An Appalachian League roster can change often, and Holmberg saw plenty of that last season when more than a dozen players were promoted from Bluefield to Vancouver — helping the Canadians to the Northwest League title — and last year’s opening day starter, Joe Musgrove, and fellow Bluefield starter Kevin Comer, were traded halfway through the season.
That can make it difficult on a coaching staff, but Holmberg is entering his 26th season in a minor league dugout so it was nothing new to him.
“We sent 13 guys to Vancouver last year over the course of the summer,” said Holmberg, who has recorded 1,310 managerial wins. “That is my job and my coaching staff’s job.
“Sure we want to win a Mercer Cup, sure we want to win the Appy League, but we have to prepare these guys and have them have some measure of success so they can get promoted and then they are on their way and we are happy that way.”
This particular roster includes a pair of first round picks, including outfielder D.J. Davis and third baseman Mitch Nay. Davis was the 17th overall pick in 2012, and batted .340 in 12 games in Bluefield. Nay was a first round compensation pick, who signed late last summer.
Both signed for bonuses of at least $1 million.
Three Bluefield pitchers are also top 10 selections, including De Jong and eighth rounder Mark Biggs, both of whom played in the Gulf Coast League last season, and fourth round pick Tom Robson, a Canadian who worked in three games last year for the Blue Jays.
Holmberg likes the promise of that quintet, and echoes the sentiments of the Blue Jays who are glad to escape the heat of Florida for the mountains of Bluefield.
“I am excited to come back, everybody is excited to get out of Florida after spring training and two months of extended,” Holmberg said. “The lights turn on, the bell will ring, they will get a bubble gum card halfway through the season and the statistics will go on the back.
“The Gulf Coast League is a breaking in, and this becomes an extension of that, and just things start to magnify themselves as you graduate through the organization.”
That goes for anyone who is able to take advantage of their chance. Kevin Pillar, a 32nd round pick who led the Blue Jays to the Appalachian League championship series in 2011, has taken full advantage of that opportunity and has already advanced to Double-A in New Hampshire.

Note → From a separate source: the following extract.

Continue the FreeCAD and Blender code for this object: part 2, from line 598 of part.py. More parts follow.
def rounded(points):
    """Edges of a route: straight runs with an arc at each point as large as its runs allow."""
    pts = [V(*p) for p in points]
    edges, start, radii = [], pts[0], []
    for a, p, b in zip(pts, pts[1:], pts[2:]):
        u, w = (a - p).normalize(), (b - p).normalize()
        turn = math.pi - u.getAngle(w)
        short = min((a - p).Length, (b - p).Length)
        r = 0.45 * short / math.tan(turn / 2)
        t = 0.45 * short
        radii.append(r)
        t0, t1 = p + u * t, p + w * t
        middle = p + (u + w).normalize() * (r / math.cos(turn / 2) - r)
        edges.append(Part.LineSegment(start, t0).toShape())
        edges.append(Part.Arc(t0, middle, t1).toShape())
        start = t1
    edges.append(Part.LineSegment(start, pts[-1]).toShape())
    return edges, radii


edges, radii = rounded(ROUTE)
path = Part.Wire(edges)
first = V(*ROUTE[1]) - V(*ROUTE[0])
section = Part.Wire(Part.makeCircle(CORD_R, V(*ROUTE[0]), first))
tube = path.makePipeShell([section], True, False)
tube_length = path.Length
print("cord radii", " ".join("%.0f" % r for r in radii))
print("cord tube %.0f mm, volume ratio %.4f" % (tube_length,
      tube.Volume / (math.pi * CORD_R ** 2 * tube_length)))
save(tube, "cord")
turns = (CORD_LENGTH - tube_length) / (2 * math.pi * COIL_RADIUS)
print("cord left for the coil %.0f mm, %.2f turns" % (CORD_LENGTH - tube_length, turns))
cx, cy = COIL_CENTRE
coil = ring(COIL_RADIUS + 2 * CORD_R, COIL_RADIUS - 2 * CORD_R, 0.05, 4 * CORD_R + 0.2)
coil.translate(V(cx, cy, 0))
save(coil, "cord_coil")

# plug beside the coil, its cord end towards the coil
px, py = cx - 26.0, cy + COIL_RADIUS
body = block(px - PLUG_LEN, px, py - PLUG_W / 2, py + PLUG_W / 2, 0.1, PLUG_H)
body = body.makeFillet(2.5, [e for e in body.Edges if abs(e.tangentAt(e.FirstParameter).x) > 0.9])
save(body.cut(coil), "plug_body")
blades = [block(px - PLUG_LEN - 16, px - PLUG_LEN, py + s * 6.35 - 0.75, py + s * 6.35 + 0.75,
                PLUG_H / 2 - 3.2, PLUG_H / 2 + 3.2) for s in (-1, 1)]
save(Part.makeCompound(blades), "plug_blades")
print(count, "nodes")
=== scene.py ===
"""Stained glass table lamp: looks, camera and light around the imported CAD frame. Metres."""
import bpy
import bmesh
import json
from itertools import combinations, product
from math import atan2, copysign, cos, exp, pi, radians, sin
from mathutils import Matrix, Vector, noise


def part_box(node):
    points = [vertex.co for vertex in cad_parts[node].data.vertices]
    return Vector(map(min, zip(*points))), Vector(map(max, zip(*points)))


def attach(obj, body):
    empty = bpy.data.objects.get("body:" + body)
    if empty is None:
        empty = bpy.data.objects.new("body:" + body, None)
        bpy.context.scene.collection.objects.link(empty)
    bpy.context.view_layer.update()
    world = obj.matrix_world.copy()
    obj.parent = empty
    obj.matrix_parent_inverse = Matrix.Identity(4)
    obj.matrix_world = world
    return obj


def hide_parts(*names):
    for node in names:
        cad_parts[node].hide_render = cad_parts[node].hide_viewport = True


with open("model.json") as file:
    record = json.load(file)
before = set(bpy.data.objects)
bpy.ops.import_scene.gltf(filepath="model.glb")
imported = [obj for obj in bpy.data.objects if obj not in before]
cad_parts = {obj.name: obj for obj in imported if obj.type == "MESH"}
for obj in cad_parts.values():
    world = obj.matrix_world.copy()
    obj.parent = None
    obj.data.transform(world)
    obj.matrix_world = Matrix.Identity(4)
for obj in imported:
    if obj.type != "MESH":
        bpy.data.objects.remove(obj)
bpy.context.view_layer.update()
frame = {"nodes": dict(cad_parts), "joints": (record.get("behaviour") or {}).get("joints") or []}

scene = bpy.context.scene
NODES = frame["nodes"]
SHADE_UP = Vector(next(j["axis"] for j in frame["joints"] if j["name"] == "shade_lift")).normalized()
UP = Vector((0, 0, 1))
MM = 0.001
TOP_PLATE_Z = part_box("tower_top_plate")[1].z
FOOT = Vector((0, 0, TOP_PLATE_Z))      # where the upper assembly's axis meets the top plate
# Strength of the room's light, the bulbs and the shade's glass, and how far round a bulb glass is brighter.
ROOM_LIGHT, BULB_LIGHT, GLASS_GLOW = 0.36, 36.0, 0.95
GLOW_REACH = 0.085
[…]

“He is a prime example of heart, mind, desire, determination,” Holmberg said. “He just wanted a chance to play and he is on the radar in Toronto, trust me, he has hit wherever he has gone.”
Three other players with local ties will play for Bluefield, including Tazewell product Zak Wasilewski, who turned 20 on Sunday, and is expected to start for the Blue Jays on the mound on Friday.
Other products with regional ties include University of Virginia hurler Scott Silverstein — who was 10-1 with a 2.86 ERA in the spring — and Hurricane native Brett Barber, whose father, Mike Barber, had a hall of fame career on the gridiron at Marshall.
Among the returnees from last season are Davis, Robson, pitcher Albert Tirado, infielder Matt Dean and outfielders Eric Arce, Dennis (D.J.) Jones and Melvin Garcia.
Tirado is one of the several foreign-born players on the Blue Jays, including highly-touted Venezuelan hurler Adonys Cardona and equally promising infielder Dawel Lugo from the Dominican Republic. Both signed massive contracts as 16-year-old kids.
Holmberg has been entrusted by Toronto to develop youngsters in Bluefield into the big league Blue Jays of the future, and he is beginning to see progress as those players make an impact in the organization.
“Having been here now for three years we are starting to show some graduation from some of the players that started here in 2011,” Holmberg said. “I think that creates a history, ‘I remember that guy from four years ago and he is in the big leagues today’, so the foundation was set two years ago and last year and with this group of guys this year.”
Bowen Field has undergone a few renovations for the upcoming season, including a new office for the staff and a meeting room for the players.
“The field looks good, the clubhouse is all clean, and it is our responsibility now as tenants to keep it clean,” Holmberg said. “We will do the best we can, we are young, this year’s club is a perfect club for this league.
“We have 19 and 20 year old kids, some high draft picks, some high ceilings, it is their time...”
Holmberg preaches more than just baseball at Bluefield. He wants his team to learn more than just how to turn the double play or cover first base on a bunt.
“This is a perfect league for them to come in and not only compete and measure their ability against other players, but learn how to walk, talk, dress, do all the things off the field,” he said. “Checking in and out of hotels, leaving tips, dressing properly, getting out in the community, becoming visible and just giving back, trying to give back.”